[Supplied information]
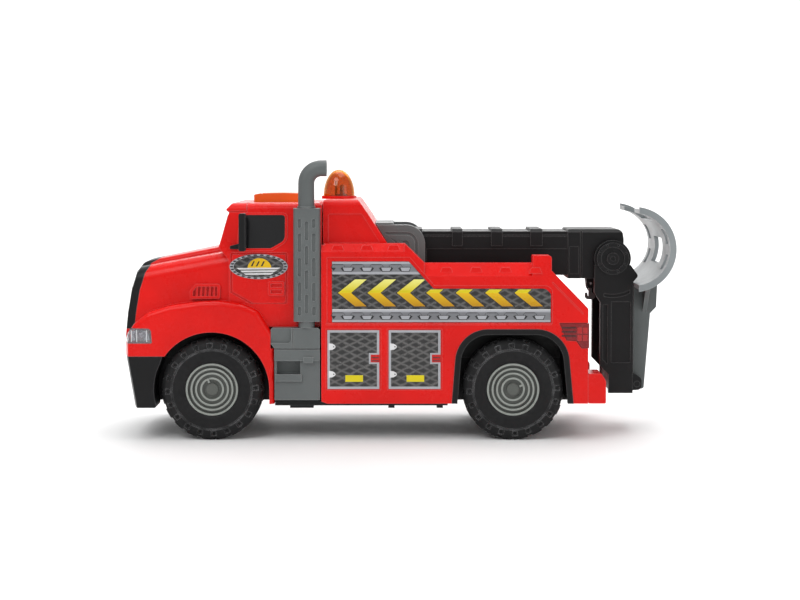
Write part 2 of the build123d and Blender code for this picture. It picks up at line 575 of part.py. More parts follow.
def bump(x, z, out):
    """A small tapered stake pocket on the rail, whose outer face stands at out."""
    shape = [(x - 4.2, z - 1.6), (x - 2.6, z + 2.2, 0.4), (x + 2.6, z + 2.2, 0.4), (x + 4.2, z - 1.6)]
    return slab(shape, out, out + 4)


def make_deck():
    deck = block(CAB_BACK_X + 0.7, TAIL_X - 0.4, -PANEL_IN, PANEL_IN, DECK_Z - WALL, DECK_Z)
    deck -= block(100, 130, -60, 60, 90, 100)
    for x in (22, 44, 66, 88):
        deck += both(block(x, x + 10, 24, 40, DECK_Z, DECK_Z + 1.2))
    for x, y in SCREW_SPOTS[2:4] + SCREW_SPOTS[6:8]:
        deck += screw_post(x, y, DECK_Z - 1 if x < 100 else 90)
    deck += block(98, 101, -PANEL_IN, PANEL_IN, 88, DECK_Z)
    return deck


def make_tail():
    """Sloping rear wall with a hatch outline, then the upright wall down to the chassis."""
    wall = slab([(101, 97.9), (101, 101.5), (TAIL_X, 79.8), (TAIL_X, 26), (TAIL_X - 3, 26), (TAIL_X - 3, 78.8)],
                -PANEL_IN, PANEL_IN)
    wall -= (block(TAIL_X - 0.8, TAIL_X + 1, -32, 32, 34, 72) - block(100, TAIL_X + 2, -31, 31, 35, 71))
    for z in (42, 50, 58):
        wall += block(TAIL_X, TAIL_X + 1, -20, 20, z, z + 2.5)
    wall -= both(block(TAIL_X - 5, TAIL_X + 1, -PANEL_IN - 1, -PANEL_IN + 8, 59, 75.2))
    wall -= both(make_rail())
    return wall


def make_liner():
    outer = slab(REAR_ARCH, -BODY_HALF - 0.5, -PANEL_IN + 0.0) & block(0, 130, -70, 0, 23.6, 100)
    hole = [(38.0, 10), (42.6, 67.7, 18), (105.2, 67.7, 18), (110.8, 10)]
    ring = outer - slab(hole, -70, -20)
    well = slab(hole_grown(hole, 1.5), -PANEL_IN, -TRAY_HALF - 2.5) & block(0, 130, -70, 0, 26, 100)
    well -= slab(hole, -70, -20)
    wall = slab(hole_grown(hole, 1.5), -TRAY_HALF - 2.5, -TRAY_HALF - 1) & block(0, 130, -70, 0, 50.2, 100)
    return ring + well + wall


def hole_grown(points, margin):
    """The same outline pushed outward from its foot by a margin."""
    middle = (points[0][0] + points[-1][0]) / 2
    grown = []
    for x, z, *r in points:
        side = 1 if x > middle else -1
        grown.append((x + side * margin, z + (margin if z > 60 else 0), *r))
    return grown


nodes["body_side_left"] = make_side_panel()
nodes["body_side_right"] = mirror(nodes["body_side_left"], Plane.XZ)
nodes["bed_deck"] = make_deck()
nodes["tail_panel"] = make_tail()
pair("rear_arch_liners", make_liner())

tail_lamp = slab(TAIL_LAMP, -BODY_HALF - 0.4, -PANEL_IN + 7.8)
tail_lamp -= slab(BODY_SIDE, -BODY_HALF, -PANEL_IN) - slab(REAR_ARCH, -60, -40)
tail_lamp -= slab(REAR_ARCH, -70, -30)
pair("tail_lamp_lenses", tail_lamp)

corner = slab([(TAIL_X + 0.1, 23.6, 1), (TAIL_X + 0.1, 42.7, 1), (131, 42.7, 1), (133.9, 38, 1), (133.9, 23.6, 1)],
              -BODY_HALF + 0.5, -34)
corner -= block(TAIL_X + 2, 140, -50, -38, 29, 37)
nodes["rear_bumper"] = both(corner)

DECAL = [(-40.8, 75.6), (-40.8, 114.4), (8.2, 114.4), (23.9, 97.1), (95, 97.1, 4), (98.5, 94, 3), (98.5, 75.6)]
pair("side_decals", slab(DECAL, -BODY_HALF + 0.3, -BODY_HALF + 0.6))
doors = [slab([(x, 33, 1.2), (x, 70.6, 1.2), (x + 33, 70.6, 1.2), (x + 33, 33, 1.2)], -BODY_HALF + 0.2, -BODY_HALF + 0.5)
         for x in (-43.7, -4.7)]
pair("locker_decals", doors[0] + doors[1])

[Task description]
Reproduce verbatim only this range: the first line of the material through the line that contains "return slab(shape, out, out + 4)", inclusive.

[Solution]
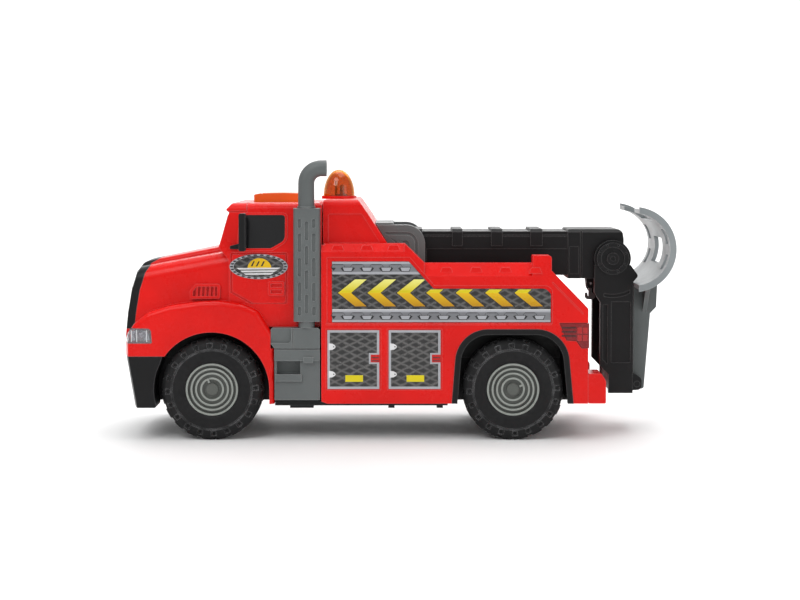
Write part 2 of the build123d and Blender code for this picture. It picks up at line 575 of part.py. More parts follow.
def bump(x, z, out):
    """A small tapered stake pocket on the rail, whose outer face stands at out."""
    shape = [(x - 4.2, z - 1.6), (x - 2.6, z + 2.2, 0.4), (x + 2.6, z + 2.2, 0.4), (x + 4.2, z - 1.6)]
    return slab(shape, out, out + 4)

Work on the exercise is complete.